Human-in-the-Loop Eval Design

Automated evals catch format failures and binary errors. Human evaluators catch the things machines can't measure: tone that's technically correct but off-brand, reasoning that sounds right but is subtly wrong, outputs that satisfy the spec but miss the user's actual need. This skill designs the workflow, rubric, and feedback loop for human evaluation of AI outputs.

---

Context

When human eval is required (not optional):

Outputs that make factual claims users will act on

Outputs involving sensitive topics (health, legal, financial, safety)

Outputs where tone and trust are central to the product experience

Any feature where automated eval passes but user satisfaction is low

The three human eval roles:

Role	Who	What they judge
Domain expert	Subject matter expert	Factual accuracy, domain correctness
Product reviewer	PM or product team member	Alignment with product intent and voice
User proxy	Someone who represents the end user	Usability, clarity, trust, natural language quality

---

Step 1 — Define the eval scope

Ask: what outputs need review, highest-risk failure, volume, stakes, who is available to review, and how findings change the product.

Step 2 — Design the sampling strategy

Review all outputs when volume is low, feature is in beta, or a change was just deployed. Sample-based review in steady state: minimum sample = √(weekly volume), doubled for critical features.

Step 3 — Write the evaluation rubric

Three-point scale per dimension (Pass/Borderline/Fail) with specific descriptions and examples at each level. Required reviewer calibration: 10 pre-selected outputs scored together before independent scoring.

Step 4 — Build the review interface

Reviewer sees: original input, AI output, source document (if applicable), rubric, and scoring form. Minimum viable tooling: Airtable, Google Sheets, or purpose-built tools.

Step 5 — Define the escalation protocol

Safety dimension fail → immediate escalation. Fail rate > threshold → prompt review required. High fail rate → feature rollback consideration.
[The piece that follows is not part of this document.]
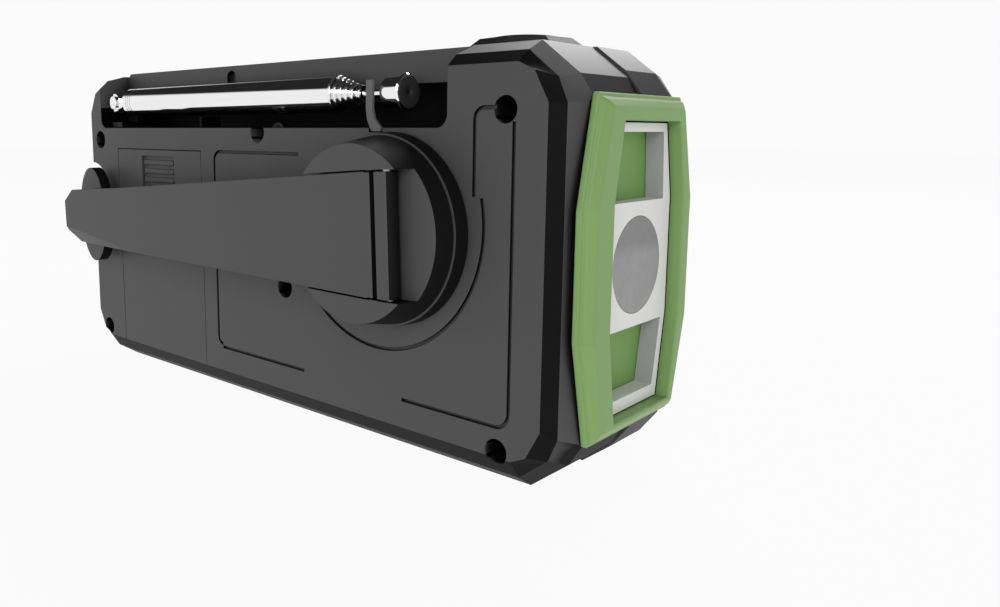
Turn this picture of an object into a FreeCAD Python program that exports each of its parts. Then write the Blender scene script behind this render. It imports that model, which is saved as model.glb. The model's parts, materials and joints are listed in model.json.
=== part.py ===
import FreeCAD, Part
import math
import os

# Hand-crank emergency radio. +Z up, front (speaker and dial) towards -Y, back
# (crank and antenna) towards +Y, torch end towards -X. Origin: centre of the
# underside it stands on. All sizes in millimetres.

V = FreeCAD.Vector

# ---- case -------------------------------------------------------------
back_half = 75.0        # half length of the flat back and front faces
side_out = 4.1          # how far the ends and top stand out past the flat face
low_out = 6.8           # how far the underside stands out past the flat face
flat_height = 69.3      # height of the flat face
face_y = 22.0           # flat face, front and back, from the middle plane
bevel_deep = 2.4        # first bevel, measured back from the flat face
bevel_side = 2.1
bevel_low = 3.5
strip_deep = 7.6        # second, shallower bevel
part_y = -2.4           # parting plane between the two covers
wall = 2.2
seam = 0.15             # gap between pieces that butt together
fit = 0.05              # radial clearance of a running fit
through = 60.0          # reach of a cutting tool that goes right through
skin = 0.01             # a cutting tool starts this far outside the face
# corner cuts: length along X, length along Z, and where the cut bends
flat_corner = (6.0, 6.8, 0.53, 0.22)
rear_bevel_corner = (7.7, 8.9, 0.766, 0.53)
rear_corner = (10.5, 10.4, 0.724, 0.567)
front_bevel_corner = (7.3, 7.4, 0.56, 0.38)
front_corner = (9.6, 9.3, 0.62, 0.49)
deep_corner = (12.0, 11.5, 0.54, 0.3)
shallow_corner = (8.0, 9.0, 0.54, 0.3)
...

Step 6 — Build the feedback loop

Weekly findings → prompt improvement (3+ failures with same root cause = prompt update). Monthly findings → product decisions (persistent patterns → engineering ticket).

Quality check before delivering

Sampling strategy includes a numeric sample size

Rubric includes examples at each score level

Reviewer calibration process is defined

Escalation protocol has specific triggers, owners, and timeframes

Feedback loop connects findings to prompt changes AND product decisions

Safety failures have the most aggressive escalation path

Suggested next step: Before recruiting reviewers, complete the rubric calibration session yourself — score 10 outputs and write down your reasoning for each. This will reveal rubric gaps before a second reviewer finds them.